** begin Data shown **

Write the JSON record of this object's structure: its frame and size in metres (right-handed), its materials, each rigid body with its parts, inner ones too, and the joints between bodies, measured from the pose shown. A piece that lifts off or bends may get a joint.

** end Data shown **
** begin Data shown **

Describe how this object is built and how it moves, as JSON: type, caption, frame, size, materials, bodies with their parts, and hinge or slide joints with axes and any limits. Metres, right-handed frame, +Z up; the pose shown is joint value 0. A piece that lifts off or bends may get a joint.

** end Data shown **
** begin Data shown **

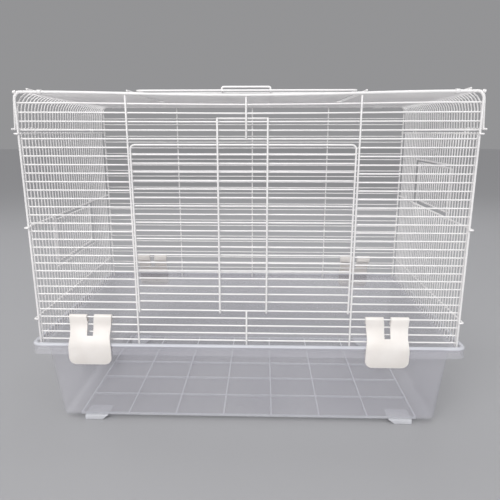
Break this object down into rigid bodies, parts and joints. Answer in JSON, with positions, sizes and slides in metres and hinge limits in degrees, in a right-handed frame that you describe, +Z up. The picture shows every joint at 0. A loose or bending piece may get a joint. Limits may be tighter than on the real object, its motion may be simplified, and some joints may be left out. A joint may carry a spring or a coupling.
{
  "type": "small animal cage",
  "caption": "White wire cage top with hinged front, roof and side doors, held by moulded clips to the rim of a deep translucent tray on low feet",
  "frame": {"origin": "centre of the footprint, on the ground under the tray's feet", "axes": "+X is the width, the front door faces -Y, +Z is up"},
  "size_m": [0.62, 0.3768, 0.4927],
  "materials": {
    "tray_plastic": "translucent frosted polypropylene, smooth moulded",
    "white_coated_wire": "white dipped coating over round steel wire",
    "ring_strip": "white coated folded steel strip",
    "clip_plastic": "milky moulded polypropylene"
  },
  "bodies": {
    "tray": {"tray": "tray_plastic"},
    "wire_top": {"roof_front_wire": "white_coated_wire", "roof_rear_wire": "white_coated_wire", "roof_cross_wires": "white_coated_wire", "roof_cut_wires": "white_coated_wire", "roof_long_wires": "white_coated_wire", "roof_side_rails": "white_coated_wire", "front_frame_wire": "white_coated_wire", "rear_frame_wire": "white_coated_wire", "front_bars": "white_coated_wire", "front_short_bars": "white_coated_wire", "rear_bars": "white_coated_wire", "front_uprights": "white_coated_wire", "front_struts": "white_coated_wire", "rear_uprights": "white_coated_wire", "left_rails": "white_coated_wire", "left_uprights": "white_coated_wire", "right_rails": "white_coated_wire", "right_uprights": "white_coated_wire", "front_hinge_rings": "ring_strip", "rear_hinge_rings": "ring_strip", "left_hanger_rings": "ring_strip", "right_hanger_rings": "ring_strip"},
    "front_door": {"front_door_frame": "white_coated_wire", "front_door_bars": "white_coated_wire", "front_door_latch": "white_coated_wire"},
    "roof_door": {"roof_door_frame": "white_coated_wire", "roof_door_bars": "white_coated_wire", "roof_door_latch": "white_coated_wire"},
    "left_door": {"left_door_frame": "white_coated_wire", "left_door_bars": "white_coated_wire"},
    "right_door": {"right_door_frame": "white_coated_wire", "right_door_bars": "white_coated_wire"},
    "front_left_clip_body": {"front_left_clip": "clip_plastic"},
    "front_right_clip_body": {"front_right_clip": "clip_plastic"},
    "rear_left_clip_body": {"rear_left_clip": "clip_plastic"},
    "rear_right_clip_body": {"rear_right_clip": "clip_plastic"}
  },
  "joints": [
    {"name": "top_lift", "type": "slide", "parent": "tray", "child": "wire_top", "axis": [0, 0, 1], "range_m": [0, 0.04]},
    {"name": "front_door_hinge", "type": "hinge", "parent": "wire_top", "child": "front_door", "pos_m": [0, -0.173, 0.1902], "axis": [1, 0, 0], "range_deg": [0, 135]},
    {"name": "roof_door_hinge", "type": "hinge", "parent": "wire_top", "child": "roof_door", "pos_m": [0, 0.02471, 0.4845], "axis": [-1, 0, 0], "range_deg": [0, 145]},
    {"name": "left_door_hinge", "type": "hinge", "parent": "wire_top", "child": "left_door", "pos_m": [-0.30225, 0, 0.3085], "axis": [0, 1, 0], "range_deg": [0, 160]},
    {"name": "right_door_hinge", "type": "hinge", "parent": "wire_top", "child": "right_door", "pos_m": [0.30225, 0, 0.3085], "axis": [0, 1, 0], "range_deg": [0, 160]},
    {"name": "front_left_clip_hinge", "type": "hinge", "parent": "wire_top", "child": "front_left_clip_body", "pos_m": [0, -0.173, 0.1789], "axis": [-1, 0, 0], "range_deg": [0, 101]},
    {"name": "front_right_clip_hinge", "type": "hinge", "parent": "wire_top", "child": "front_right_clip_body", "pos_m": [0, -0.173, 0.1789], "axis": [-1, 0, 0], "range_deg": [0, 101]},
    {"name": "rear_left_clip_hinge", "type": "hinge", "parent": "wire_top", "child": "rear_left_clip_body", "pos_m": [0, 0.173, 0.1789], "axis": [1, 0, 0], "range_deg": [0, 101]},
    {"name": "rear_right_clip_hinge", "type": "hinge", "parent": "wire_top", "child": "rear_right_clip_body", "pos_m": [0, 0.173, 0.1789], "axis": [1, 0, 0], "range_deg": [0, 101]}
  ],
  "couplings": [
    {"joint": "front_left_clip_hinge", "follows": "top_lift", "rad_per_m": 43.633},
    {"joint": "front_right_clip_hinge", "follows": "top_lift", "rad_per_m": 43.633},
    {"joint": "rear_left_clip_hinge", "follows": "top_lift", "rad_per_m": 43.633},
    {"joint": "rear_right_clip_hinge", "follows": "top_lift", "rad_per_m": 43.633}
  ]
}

** end Data shown **

◆ What you should do ◆
Pull every line containing the word "axes" out of the material.

◆ Answer in full ◆
Describe how this object is built and how it moves, as JSON: type, caption, frame, size, materials, bodies with their parts, and hinge or slide joints with axes and any limits. Metres, right-handed frame, +Z up; the pose shown is joint value 0. A piece that lifts off or bends may get a joint.
  "frame": {"origin": "centre of the footprint, on the ground under the tray's feet", "axes": "+X is the width, the front door faces -Y, +Z is up"},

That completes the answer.